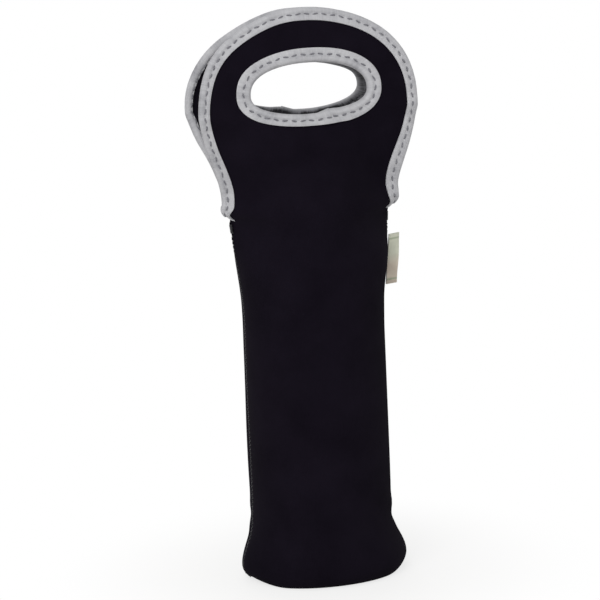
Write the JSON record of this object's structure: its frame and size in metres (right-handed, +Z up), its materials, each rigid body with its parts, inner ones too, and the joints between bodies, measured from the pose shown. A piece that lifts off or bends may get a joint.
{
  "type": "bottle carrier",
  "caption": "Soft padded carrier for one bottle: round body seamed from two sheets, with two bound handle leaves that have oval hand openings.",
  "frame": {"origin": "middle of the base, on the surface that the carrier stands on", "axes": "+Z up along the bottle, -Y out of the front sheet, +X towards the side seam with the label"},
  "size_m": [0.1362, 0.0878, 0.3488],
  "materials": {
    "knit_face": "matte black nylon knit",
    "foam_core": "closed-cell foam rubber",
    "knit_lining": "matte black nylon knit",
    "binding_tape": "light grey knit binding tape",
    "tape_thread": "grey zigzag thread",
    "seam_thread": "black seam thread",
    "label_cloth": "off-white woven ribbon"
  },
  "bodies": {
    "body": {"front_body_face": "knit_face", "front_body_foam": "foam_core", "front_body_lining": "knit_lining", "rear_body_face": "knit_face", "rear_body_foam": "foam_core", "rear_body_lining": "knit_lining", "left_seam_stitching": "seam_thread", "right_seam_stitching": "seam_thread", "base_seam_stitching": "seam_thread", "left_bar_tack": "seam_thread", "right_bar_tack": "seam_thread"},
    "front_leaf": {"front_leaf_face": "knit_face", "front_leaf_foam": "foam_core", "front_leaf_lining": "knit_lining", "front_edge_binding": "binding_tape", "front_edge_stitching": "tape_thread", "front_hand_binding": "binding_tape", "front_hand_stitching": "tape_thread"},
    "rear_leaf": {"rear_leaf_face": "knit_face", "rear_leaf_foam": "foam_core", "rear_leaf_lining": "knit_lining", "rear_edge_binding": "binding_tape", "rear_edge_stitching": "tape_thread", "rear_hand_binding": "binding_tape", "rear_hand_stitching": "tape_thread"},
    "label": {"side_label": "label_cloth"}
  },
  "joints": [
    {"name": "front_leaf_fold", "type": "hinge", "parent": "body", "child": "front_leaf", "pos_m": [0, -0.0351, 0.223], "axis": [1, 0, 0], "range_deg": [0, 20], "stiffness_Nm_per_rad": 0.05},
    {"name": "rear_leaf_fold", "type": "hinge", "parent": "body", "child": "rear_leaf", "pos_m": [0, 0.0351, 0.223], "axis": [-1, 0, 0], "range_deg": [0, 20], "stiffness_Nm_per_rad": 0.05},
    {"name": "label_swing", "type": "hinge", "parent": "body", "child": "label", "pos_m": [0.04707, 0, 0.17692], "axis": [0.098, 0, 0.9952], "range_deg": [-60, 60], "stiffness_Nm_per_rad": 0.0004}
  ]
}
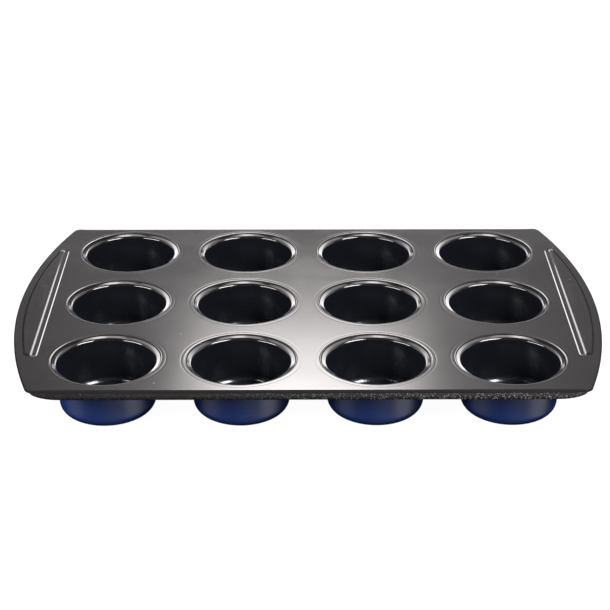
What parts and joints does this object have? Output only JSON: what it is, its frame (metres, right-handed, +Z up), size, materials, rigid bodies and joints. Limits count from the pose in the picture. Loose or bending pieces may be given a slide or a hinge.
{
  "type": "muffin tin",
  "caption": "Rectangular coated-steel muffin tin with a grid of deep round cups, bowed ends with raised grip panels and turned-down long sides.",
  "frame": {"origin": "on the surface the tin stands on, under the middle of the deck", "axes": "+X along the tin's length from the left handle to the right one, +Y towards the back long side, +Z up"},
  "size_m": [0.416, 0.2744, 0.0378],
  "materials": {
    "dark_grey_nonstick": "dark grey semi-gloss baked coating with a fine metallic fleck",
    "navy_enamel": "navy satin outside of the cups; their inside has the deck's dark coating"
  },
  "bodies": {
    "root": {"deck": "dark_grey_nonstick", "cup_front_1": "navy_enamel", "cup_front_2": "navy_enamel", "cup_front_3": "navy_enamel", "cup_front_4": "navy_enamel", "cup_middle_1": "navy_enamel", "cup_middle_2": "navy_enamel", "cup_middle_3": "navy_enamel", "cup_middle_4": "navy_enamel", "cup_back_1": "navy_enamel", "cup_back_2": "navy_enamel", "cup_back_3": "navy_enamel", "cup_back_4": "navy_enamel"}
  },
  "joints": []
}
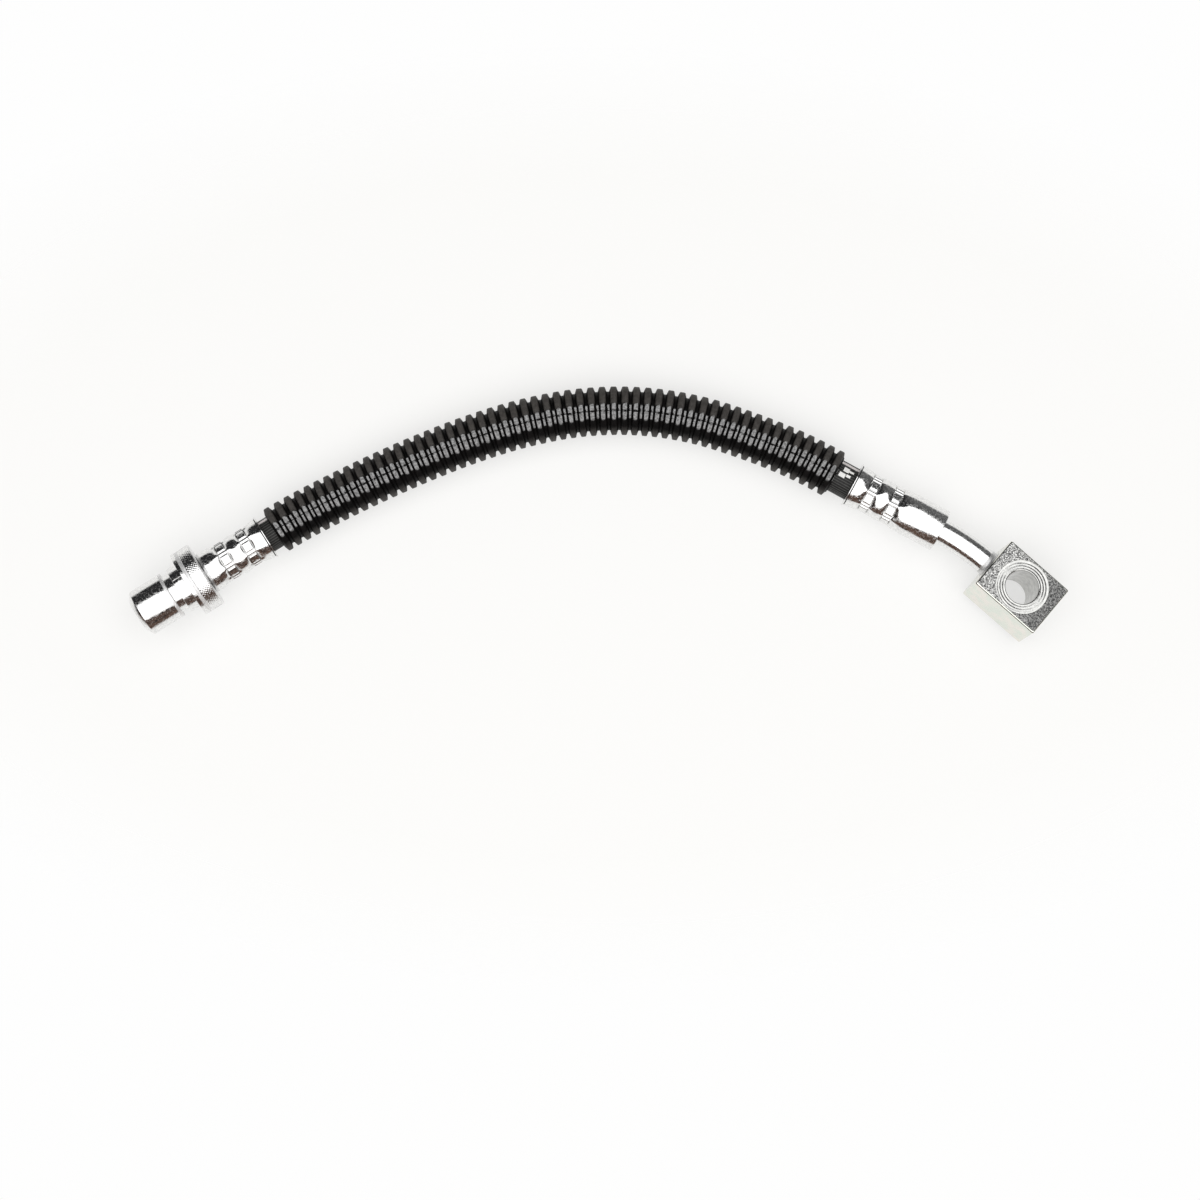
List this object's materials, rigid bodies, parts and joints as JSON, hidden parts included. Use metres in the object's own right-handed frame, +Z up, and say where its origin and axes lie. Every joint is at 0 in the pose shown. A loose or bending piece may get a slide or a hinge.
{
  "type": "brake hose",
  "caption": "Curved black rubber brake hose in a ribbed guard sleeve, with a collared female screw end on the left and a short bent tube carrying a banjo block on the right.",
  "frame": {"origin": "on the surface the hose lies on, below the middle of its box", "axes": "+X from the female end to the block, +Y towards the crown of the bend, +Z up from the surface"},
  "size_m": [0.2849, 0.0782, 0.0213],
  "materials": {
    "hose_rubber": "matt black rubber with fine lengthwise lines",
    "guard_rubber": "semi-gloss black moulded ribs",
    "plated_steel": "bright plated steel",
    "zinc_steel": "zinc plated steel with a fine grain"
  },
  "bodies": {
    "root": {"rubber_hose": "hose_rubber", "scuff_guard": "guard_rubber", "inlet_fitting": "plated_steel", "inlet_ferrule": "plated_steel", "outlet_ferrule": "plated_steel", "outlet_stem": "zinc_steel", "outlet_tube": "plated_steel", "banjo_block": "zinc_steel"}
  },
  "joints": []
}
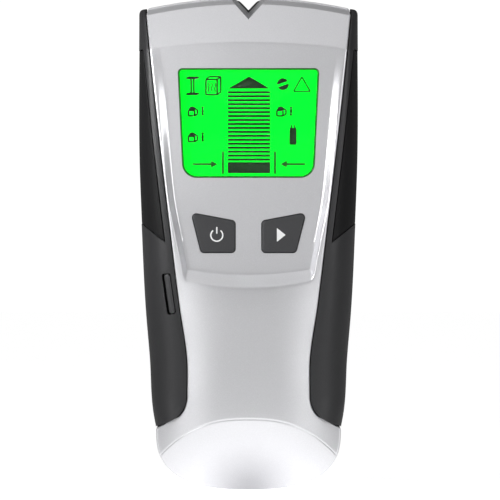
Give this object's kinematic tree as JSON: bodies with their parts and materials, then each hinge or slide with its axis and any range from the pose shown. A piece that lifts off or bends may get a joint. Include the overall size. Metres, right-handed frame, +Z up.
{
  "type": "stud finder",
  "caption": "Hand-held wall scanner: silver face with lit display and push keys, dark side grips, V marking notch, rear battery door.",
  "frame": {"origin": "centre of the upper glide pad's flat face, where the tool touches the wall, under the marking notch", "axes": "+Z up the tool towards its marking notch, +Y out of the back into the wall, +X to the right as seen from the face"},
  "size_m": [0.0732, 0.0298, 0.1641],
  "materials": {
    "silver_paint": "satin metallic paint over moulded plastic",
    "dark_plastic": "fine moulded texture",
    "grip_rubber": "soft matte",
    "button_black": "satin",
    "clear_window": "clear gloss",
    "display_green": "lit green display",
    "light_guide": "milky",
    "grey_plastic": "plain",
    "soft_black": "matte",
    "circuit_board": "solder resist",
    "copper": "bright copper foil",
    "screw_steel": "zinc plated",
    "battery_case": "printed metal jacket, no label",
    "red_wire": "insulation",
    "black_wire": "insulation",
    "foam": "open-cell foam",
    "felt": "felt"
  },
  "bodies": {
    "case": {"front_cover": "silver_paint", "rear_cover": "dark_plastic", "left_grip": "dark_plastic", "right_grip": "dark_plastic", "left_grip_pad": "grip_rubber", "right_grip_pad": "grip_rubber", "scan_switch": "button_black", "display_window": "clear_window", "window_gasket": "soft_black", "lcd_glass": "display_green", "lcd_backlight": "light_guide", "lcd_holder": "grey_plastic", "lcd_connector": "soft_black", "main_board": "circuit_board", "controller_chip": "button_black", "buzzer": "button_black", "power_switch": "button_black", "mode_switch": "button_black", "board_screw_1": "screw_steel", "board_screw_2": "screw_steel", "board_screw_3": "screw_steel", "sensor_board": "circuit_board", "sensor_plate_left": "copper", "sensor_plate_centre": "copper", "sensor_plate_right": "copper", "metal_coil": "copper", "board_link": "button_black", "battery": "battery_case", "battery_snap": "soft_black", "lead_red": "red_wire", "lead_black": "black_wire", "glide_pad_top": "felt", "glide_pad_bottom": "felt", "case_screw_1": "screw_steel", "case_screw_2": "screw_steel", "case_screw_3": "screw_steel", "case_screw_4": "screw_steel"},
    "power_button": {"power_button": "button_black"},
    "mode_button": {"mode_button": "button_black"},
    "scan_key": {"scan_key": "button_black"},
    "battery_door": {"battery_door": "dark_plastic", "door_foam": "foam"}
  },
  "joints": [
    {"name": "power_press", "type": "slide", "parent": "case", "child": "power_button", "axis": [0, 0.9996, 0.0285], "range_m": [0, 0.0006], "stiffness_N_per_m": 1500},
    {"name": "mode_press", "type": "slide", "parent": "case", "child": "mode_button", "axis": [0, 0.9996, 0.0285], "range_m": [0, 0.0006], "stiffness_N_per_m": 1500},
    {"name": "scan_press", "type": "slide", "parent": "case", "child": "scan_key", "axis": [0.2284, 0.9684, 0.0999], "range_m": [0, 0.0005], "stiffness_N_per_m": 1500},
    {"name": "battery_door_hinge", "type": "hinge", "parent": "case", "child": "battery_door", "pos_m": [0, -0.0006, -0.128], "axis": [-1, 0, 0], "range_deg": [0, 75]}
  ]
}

WORK INSTRUCTIONS -> Read the entries above, then pull out the lines that include "have".

THE OUTPUT ->
  "caption": "Soft padded carrier for one bottle: round body seamed from two sheets, with two bound handle leaves that have oval hand openings.",
What parts and joints does this object have? Output only JSON: what it is, its frame (metres, right-handed, +Z up), size, materials, rigid bodies and joints. Limits count from the pose in the picture. Loose or bending pieces may be given a slide or a hinge.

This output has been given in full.